:: Work instructions ::
Quote the data below in full, please, without altering anything.

:: Available data ::
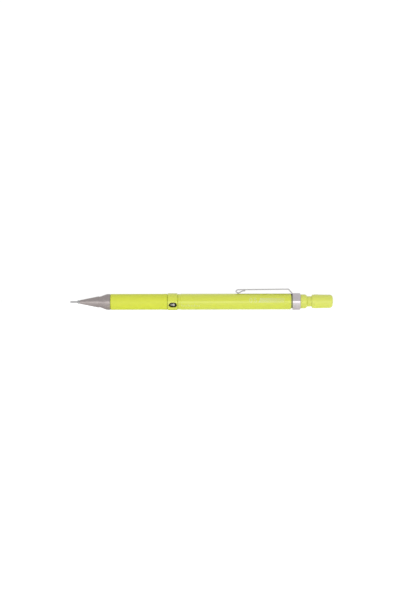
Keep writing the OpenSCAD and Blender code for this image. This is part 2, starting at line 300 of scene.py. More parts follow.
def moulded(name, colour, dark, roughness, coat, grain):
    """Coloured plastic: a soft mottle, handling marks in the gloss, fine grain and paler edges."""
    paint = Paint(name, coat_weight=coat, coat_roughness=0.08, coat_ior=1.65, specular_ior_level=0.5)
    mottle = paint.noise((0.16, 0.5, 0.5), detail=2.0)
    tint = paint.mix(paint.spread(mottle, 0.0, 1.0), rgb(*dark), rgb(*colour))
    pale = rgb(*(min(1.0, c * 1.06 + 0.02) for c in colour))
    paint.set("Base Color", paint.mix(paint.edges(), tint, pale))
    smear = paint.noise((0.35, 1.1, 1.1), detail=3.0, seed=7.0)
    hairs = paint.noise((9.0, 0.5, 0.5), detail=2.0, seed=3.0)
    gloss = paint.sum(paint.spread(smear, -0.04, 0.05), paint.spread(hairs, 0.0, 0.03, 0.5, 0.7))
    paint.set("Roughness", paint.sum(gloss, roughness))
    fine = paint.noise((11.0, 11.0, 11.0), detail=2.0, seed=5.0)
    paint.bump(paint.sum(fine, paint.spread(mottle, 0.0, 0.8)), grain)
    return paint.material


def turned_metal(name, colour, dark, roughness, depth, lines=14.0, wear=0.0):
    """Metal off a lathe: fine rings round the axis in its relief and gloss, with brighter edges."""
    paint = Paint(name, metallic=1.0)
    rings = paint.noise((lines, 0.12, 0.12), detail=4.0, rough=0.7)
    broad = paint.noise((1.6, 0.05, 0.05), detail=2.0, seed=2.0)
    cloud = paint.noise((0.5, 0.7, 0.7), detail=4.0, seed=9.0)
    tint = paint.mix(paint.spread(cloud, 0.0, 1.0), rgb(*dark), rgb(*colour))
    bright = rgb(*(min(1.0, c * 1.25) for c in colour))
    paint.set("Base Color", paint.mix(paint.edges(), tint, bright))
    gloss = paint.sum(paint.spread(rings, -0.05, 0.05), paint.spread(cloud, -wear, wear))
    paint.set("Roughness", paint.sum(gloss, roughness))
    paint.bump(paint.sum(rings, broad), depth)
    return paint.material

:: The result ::
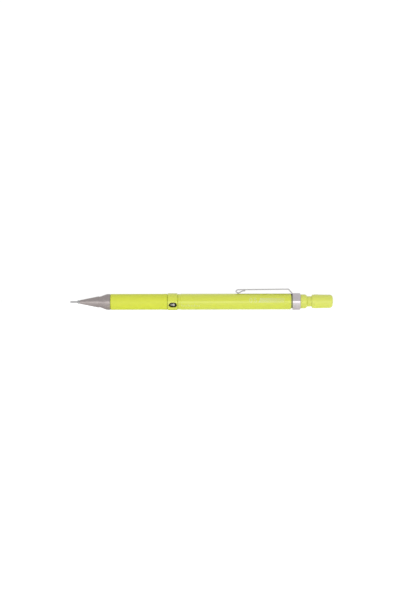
Keep writing the OpenSCAD and Blender code for this image. This is part 2, starting at line 300 of scene.py. More parts follow.
def moulded(name, colour, dark, roughness, coat, grain):
    """Coloured plastic: a soft mottle, handling marks in the gloss, fine grain and paler edges."""
    paint = Paint(name, coat_weight=coat, coat_roughness=0.08, coat_ior=1.65, specular_ior_level=0.5)
    mottle = paint.noise((0.16, 0.5, 0.5), detail=2.0)
    tint = paint.mix(paint.spread(mottle, 0.0, 1.0), rgb(*dark), rgb(*colour))
    pale = rgb(*(min(1.0, c * 1.06 + 0.02) for c in colour))
    paint.set("Base Color", paint.mix(paint.edges(), tint, pale))
    smear = paint.noise((0.35, 1.1, 1.1), detail=3.0, seed=7.0)
    hairs = paint.noise((9.0, 0.5, 0.5), detail=2.0, seed=3.0)
    gloss = paint.sum(paint.spread(smear, -0.04, 0.05), paint.spread(hairs, 0.0, 0.03, 0.5, 0.7))
    paint.set("Roughness", paint.sum(gloss, roughness))
    fine = paint.noise((11.0, 11.0, 11.0), detail=2.0, seed=5.0)
    paint.bump(paint.sum(fine, paint.spread(mottle, 0.0, 0.8)), grain)
    return paint.material


def turned_metal(name, colour, dark, roughness, depth, lines=14.0, wear=0.0):
    """Metal off a lathe: fine rings round the axis in its relief and gloss, with brighter edges."""
    paint = Paint(name, metallic=1.0)
    rings = paint.noise((lines, 0.12, 0.12), detail=4.0, rough=0.7)
    broad = paint.noise((1.6, 0.05, 0.05), detail=2.0, seed=2.0)
    cloud = paint.noise((0.5, 0.7, 0.7), detail=4.0, seed=9.0)
    tint = paint.mix(paint.spread(cloud, 0.0, 1.0), rgb(*dark), rgb(*colour))
    bright = rgb(*(min(1.0, c * 1.25) for c in colour))
    paint.set("Base Color", paint.mix(paint.edges(), tint, bright))
    gloss = paint.sum(paint.spread(rings, -0.05, 0.05), paint.spread(cloud, -wear, wear))
    paint.set("Roughness", paint.sum(gloss, roughness))
    paint.bump(paint.sum(rings, broad), depth)
    return paint.material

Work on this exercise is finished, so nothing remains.